WHAT IS ASKED: Copy these lines exactly and nothing else: from the line holding "What three.js and" to the line holding "const V = ( x, y, z", both lines included.

* begin RECORDS SHOWN *

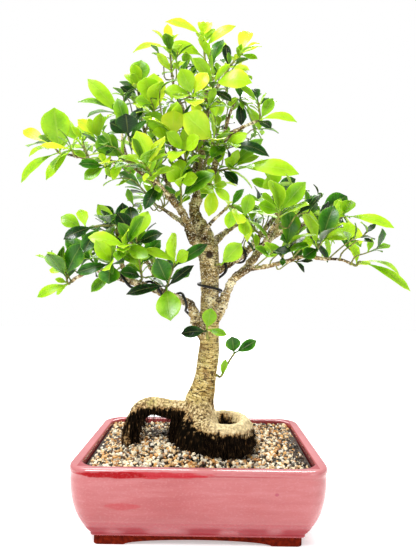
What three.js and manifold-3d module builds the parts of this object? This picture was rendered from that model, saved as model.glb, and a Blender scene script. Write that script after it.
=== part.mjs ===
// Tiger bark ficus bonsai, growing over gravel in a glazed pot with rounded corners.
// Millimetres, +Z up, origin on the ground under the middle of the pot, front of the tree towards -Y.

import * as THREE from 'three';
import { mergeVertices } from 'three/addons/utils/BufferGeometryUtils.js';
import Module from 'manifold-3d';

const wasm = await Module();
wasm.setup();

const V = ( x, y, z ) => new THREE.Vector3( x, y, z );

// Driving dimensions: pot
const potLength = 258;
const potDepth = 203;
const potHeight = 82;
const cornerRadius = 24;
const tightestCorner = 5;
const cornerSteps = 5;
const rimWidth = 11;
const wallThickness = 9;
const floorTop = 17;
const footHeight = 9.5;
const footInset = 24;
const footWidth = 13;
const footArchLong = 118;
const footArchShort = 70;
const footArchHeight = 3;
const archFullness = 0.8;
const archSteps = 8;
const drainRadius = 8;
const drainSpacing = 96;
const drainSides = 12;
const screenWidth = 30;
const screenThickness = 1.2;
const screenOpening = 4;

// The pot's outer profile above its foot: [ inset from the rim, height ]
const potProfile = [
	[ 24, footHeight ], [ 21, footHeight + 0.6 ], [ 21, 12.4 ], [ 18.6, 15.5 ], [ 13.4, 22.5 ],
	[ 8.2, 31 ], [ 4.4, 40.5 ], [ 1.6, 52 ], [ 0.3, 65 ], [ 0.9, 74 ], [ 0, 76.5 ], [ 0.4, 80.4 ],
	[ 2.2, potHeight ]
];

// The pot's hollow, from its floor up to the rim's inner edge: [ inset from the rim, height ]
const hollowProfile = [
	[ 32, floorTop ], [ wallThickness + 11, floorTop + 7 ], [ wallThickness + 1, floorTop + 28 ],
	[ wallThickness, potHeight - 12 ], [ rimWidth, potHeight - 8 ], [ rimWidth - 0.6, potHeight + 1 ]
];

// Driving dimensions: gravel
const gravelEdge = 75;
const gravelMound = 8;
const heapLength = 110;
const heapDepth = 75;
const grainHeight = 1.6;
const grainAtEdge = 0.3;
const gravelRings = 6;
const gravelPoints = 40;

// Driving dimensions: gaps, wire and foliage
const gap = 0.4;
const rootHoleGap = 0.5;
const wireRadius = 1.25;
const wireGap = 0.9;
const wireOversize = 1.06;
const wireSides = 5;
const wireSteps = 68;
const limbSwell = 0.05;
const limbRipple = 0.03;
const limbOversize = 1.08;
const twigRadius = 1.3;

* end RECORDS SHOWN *
* begin RECORDS SHOWN *

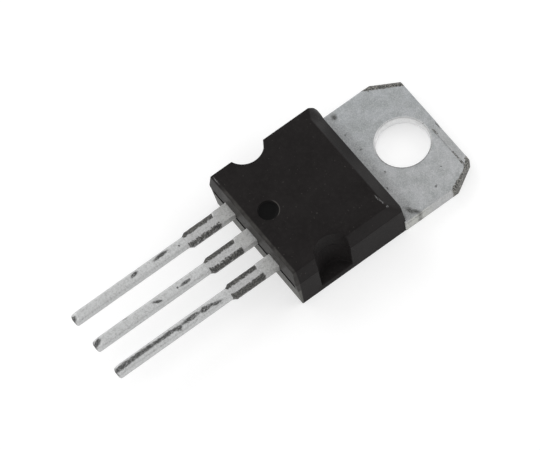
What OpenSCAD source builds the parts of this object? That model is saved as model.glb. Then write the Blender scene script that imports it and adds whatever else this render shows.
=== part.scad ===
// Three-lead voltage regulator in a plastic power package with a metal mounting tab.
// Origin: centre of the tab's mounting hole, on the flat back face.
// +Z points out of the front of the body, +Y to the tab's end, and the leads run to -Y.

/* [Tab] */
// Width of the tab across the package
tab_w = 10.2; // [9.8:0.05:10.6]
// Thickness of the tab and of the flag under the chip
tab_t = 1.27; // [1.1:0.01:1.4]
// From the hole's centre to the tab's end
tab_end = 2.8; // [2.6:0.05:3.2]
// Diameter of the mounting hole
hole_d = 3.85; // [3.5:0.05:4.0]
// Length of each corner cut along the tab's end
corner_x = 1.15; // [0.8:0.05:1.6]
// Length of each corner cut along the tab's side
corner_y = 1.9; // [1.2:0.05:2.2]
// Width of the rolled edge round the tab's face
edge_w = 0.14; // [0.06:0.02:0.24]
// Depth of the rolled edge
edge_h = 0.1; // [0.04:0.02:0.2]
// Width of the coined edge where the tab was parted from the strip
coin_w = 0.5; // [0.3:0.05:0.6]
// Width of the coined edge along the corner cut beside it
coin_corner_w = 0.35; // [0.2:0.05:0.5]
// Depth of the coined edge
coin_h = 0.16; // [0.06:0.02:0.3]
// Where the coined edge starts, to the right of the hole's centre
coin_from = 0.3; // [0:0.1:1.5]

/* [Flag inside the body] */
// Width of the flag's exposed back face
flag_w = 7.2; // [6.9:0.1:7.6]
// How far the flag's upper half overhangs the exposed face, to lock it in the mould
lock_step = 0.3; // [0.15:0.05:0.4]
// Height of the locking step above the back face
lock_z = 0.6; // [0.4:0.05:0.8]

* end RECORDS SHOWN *

SOLUTION FOR THIS TASK:
What three.js and manifold-3d module builds the parts of this object? This picture was rendered from that model, saved as model.glb, and a Blender scene script. Write that script after it.
=== part.mjs ===
// Tiger bark ficus bonsai, growing over gravel in a glazed pot with rounded corners.
// Millimetres, +Z up, origin on the ground under the middle of the pot, front of the tree towards -Y.

import * as THREE from 'three';
import { mergeVertices } from 'three/addons/utils/BufferGeometryUtils.js';
import Module from 'manifold-3d';

const wasm = await Module();
wasm.setup();

const V = ( x, y, z ) => new THREE.Vector3( x, y, z );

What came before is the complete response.